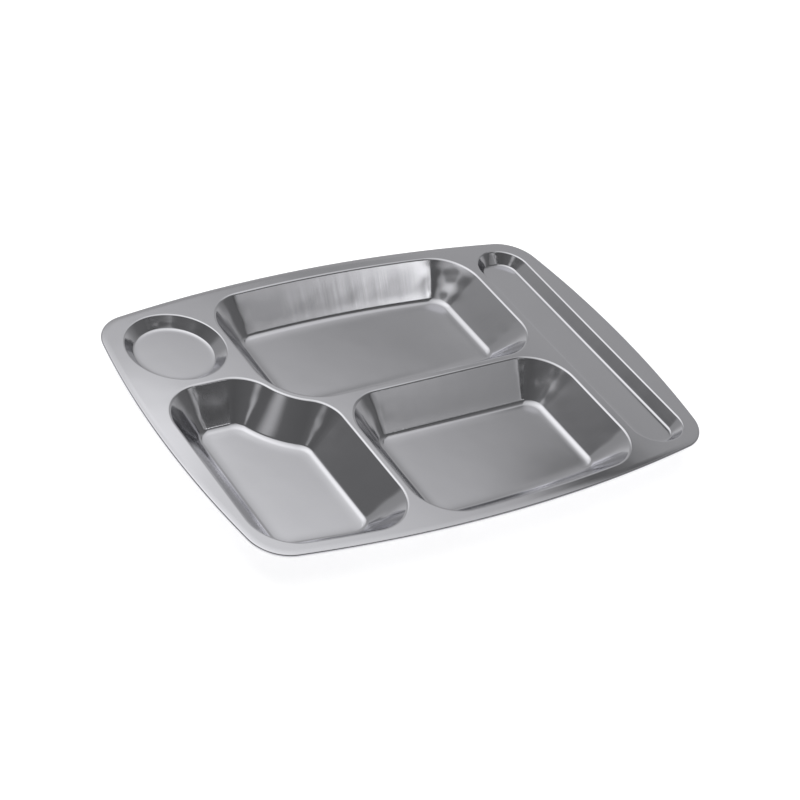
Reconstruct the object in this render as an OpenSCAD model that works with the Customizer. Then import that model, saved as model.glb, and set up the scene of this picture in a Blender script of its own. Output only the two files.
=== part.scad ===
// Divided compartment plate, pressed from one sheet of stainless steel.
// X runs along the tray to the right, Y runs to the back, Z runs up.
// The origin is under the middle of the tray, on the surface that its deep wells rest on.
// Each formed feature of the sheet is a solid of its own, and they meet face to face.

/* [Tray outline] */
// Length of the tray between the middles of its left and right edges
tray_l = 395; // [350:1:440]
// Width of the tray between the middles of its front and back edges
tray_w = 282.8; // [255:0.2:320]
// How far the front and back edges bow out at their middles
long_bow = 18.5; // [10:0.5:22]
// How far the left and right edges bow out at their middles
short_bow = 14.4; // [8:0.2:20]
// Radius of the tray's four corners
tray_corner_r = 29.6; // [20:0.2:36]

/* [Sheet and hem] */
// Thickness of the steel sheet
sheet_t = 0.7; // [0.5:0.05:1]
// Width of the band round the edge that rolls evenly down to the hem
edge_w = 5; // [4.4:0.2:7]
// Slope of that band where it meets the hem, in degrees
edge_angle = 5; // [2:0.5:10]
// Inner radius of the hem's fold
hem_bend_r = 0.45; // [0.3:0.05:0.7]
// Length of the hem's return leg under the edge
hem_leg_l = 3; // [2:0.1:3.4]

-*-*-

● GIVEN EXERCISE
Copy each line holding the word "that" from the listing above.

● FINAL ANSWER
Reconstruct the object in this render as an OpenSCAD model that works with the Customizer. Then import that model, saved as model.glb, and set up the scene of this picture in a Blender script of its own. Output only the two files.
// The origin is under the middle of the tray, on the surface that its deep wells rest on.
// Width of the band round the edge that rolls evenly down to the hem
// Slope of that band where it meets the hem, in degrees